Ter uma cláusula nos contratos que estipule que, enquanto os direitos não forem vendidos para outros países de língua portuguesa, esses livros podem ser comercializados, a partir do Brasil, em mercados externos, só vai ajudar toda a cadeia. Cercear a circulação de livros por territórios onde não está publicado, também não é, na prática, uma forma de censura, mesmo não sendo essa a intenção?

#emdefesadoslivros

Desde janeiro de 2020 Jaime Mendes reside em Portugal e é um dos sócios fundadores da Saudade Livraria e Distribuidora, empresa com operações no Brasil e em Portugal. A Saudade tem por objetivo conectar os países de língua portuguesa e ser o elo entre leitores, escritores, livrarias e editoras desta comunidade lusófona, facilitando a circulação de livros e diferentes ideias, culturas e visões de mundo.

Trabalha com livros desde 1981 quando, ao entrar para a faculdade de História no IFCS/UFRJ, foi um dos responsáveis pela cooperativa dos estudantes.

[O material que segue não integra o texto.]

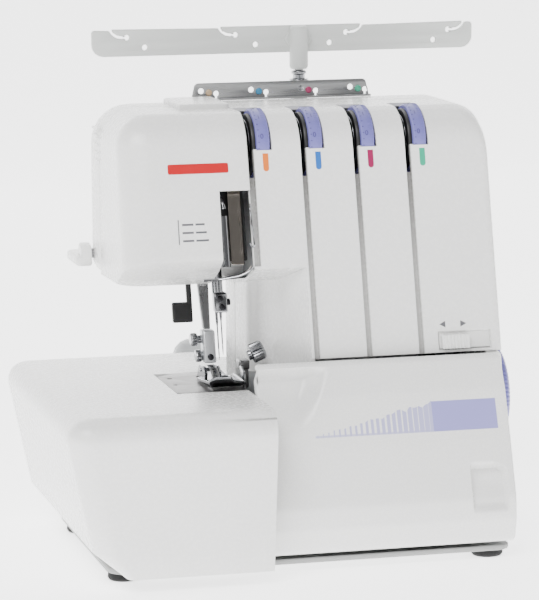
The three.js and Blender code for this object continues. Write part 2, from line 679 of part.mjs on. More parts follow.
add('needle_plate', needlePlate(), STEEL);
add('feed_dog', feedDog(), STEEL);
add('lower_knife', box(7, 8.2, -14, -2, 82, 94.6), STEEL);
add('upper_knife', upperKnife(), STEEL);
add('knife_knob', knifeKnob(), CHROME);
add('needle_bar', needleBar(), CHROME);
add('needle_clamp', needleClamp(), CHROME);
add('clamp_screw_upper', clampScrew(0.2, 141), BLACK);
add('clamp_screw_lower', clampScrew(1, 136.4), BLACK);
add('needle_left', needle(-1.4, 106), CHROME);
add('needle_right', needle(1, 108.6), CHROME);
add('presser_bar', presserBar(), STEEL);
add('foot_holder', footHolder(), CHROME);
add('foot_thumb_screw', footThumbScrew(), CHROME);
add('presser_foot', presserFoot(), CHROME);
add('presser_lifter', presserLifter(), WHITE);
add('needle_threader', needleThreader(), BLACK);
add('upper_looper', upperLooper(), CHROME);
add('lower_looper', lowerLooper(), CHROME);
add('needle_bar_guard', needleBarGuard(), CHROME);
add('wire_thread_guide', wireThreadGuide(), STEEL);

add('handwheel', handwheel(), LAVENDER);
add('main_shaft', mainShaft(), STEEL);
add('drive_pulley', drivenPulley(), CAST);
add('motor', motor(), BLACK);
add('motor_pulley', motorPulley(), CAST);
add('drive_belt', driveBelt(), BLACK);

for (let i = 0; i < CHANNEL.count; i += 1) {
  add(`tension_dial_${i + 1}`, tensionDial(i), LAVENDER);
}
add('stitch_selector', stitchSelector(), WHITE);
add('stitch_length_dial', sideDial(SIDE_DIALS.lengthY), LAVENDER);
add('differential_dial', sideDial(SIDE_DIALS.differentialY), LAVENDER);
add('power_switch', powerSwitch(), BLACK);
add('power_inlet', powerInlet(), BLACK);

add('thread_guide_plate', threadGuidePlate(), STEEL);
add('mast_lower_tube', mastLowerTube(), CHROME);
add('mast_middle_tube', mastMiddleTube(), CHROME);
add('thread_guide_bar', threadGuideBar(), GRAY);
add('spool_stand', spoolStand(), WHITE);
for (let i = 0; i < 4; i += 1) {
  add(`cone_holder_${i + 1}`, coneHolder(i), GRAY);
}

export default machine;
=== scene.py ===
# %% [markdown]
# # An overlock sewing machine, finished in Blender
# The machine's working model is already there: every solid has its size, its place and its joint.
# This notebook gives it its looks. It loads that model as a fixed frame, puts smooth moulded shells,
# polished metal and printed marks around it, and leaves the motion alone.

# %% Load the frame
import math
import bpy
import numpy as np
from mathutils import Matrix, Vector


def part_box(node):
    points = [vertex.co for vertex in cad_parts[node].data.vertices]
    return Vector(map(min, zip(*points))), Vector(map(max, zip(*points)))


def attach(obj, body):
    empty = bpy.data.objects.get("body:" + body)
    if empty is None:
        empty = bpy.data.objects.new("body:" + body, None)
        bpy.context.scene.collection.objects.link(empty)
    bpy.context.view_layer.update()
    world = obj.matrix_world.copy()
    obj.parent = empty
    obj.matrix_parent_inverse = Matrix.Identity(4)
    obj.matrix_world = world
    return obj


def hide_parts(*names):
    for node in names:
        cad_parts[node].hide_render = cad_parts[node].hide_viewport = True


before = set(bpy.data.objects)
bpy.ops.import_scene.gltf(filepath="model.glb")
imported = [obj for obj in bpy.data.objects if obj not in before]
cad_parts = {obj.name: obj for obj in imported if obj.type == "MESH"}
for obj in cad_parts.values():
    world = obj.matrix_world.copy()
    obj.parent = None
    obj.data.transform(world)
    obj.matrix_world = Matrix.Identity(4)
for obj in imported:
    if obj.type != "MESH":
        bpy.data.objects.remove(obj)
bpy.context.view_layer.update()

# %% [markdown]
# The sketches below are in millimetres and measured from the needle hole, as a machinist would measure
# them: x to the right, y away from the operator, z up from the table. Adding NEEDLE puts a sketch in its
# place in the frame, and MM turns it into metres.

# %% Sketch origin
MM = 0.001
plate_low, plate_high = (np.array(corner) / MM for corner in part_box("needle_plate"))
NEEDLE = np.array([plate_high[0] - 6.2, plate_low[1] + 33.0, 0.0])
BED_TOP = float(plate_high[2])
LEAN = 0.25
print("needle hole at", NEEDLE.round(2), "bed top", round(BED_TOP, 2))


# %% [markdown]
# ## Shader sums as plain expressions
# A material graph is easier to read as arithmetic. `Value` wraps a socket and turns + - * / into Math
# nodes; every other node comes from one method, which takes the node's type, its settings and its inputs.

# %% Socket arithmetic
class Value:
    """A number or colour that varies over a surface."""

    def __init__(self, paint, socket):
        self.paint = paint
        self.socket = socket

    def math(self, operation, *terms):
        return self.paint.node("ShaderNodeMath", {"operation": operation}, dict(enumerate(terms)))

    def __add__(self, other):
        return self.math("ADD", self, other)

    def __sub__(self, other):
        return self.math("SUBTRACT", self, other)

    def __mul__(self, other):
        return self.math("MULTIPLY", self, other)

    def __truediv__(self, other):
        return self.math("DIVIDE", self, other)

    def __rsub__(self, other):
        return self.math("SUBTRACT", other, self)

    __radd__ = __add__
    __rmul__ = __mul__

    def over(self, edge, soft=0.0002):
        """0 below the edge and 1 above it, with a ramp as wide as soft."""
        return self.paint.node("ShaderNodeMapRange", {"clamp": True}, {
            "Value": self, "From Min": edge - soft / 2, "From Max": edge + soft / 2})

    def under(self, edge, soft=0.0002):
        return 1 - self.over(edge, soft)

    def between(self, low, high, soft=0.0002):
        return self.over(low, soft) * self.under(high, soft)


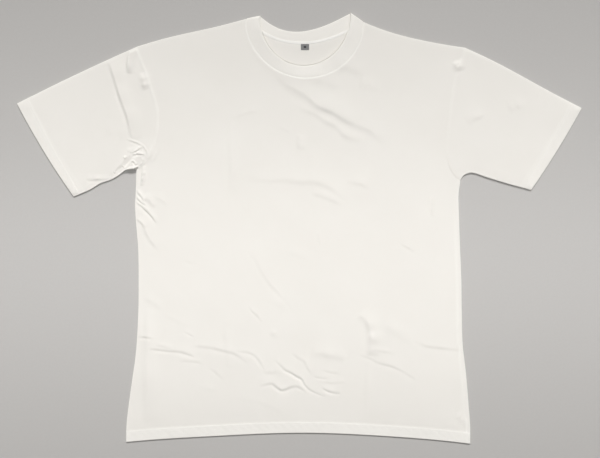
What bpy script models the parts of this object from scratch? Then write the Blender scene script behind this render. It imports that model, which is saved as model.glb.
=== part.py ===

Em 1986, já formado e com o fim da cooperativa funda, com mais quatro amigos, a Livraria Bruzundangas no próprio IFCS. Sai da sociedade em 1988 ao ser contratado pelo Arquivo Nacional | MJ. Em 1992 foi um dos sócios-fundadores da Contra Capa Livraria em Copacabana. Em 1995 pediu exoneração do emprego público para se dedicar exclusivamente à livraria, que abriu a segunda loja em 1998, no Leblon. Jaime deixa a sociedade, por opção pessoal, em setembro de 1999. Em outubro desse mesmo ano entrou na editora Zahar, onde trabalhou por quase 12 anos, na função de gerente comercial. Entre maio de 2011 e novembro de 2012 trabalhou na editora Cosac Naify em São Paulo, onde exerceu a função de diretor comercial. De janeiro de 2013 a dezembro de 2019 exerceu as funções de diretor comercial no GEN | Grupo Editorial Nacional, holding fundada em 2007, e que é líder no segmento de publicações e conteúdos CTP (científico, técnico e profissional) no Brasil.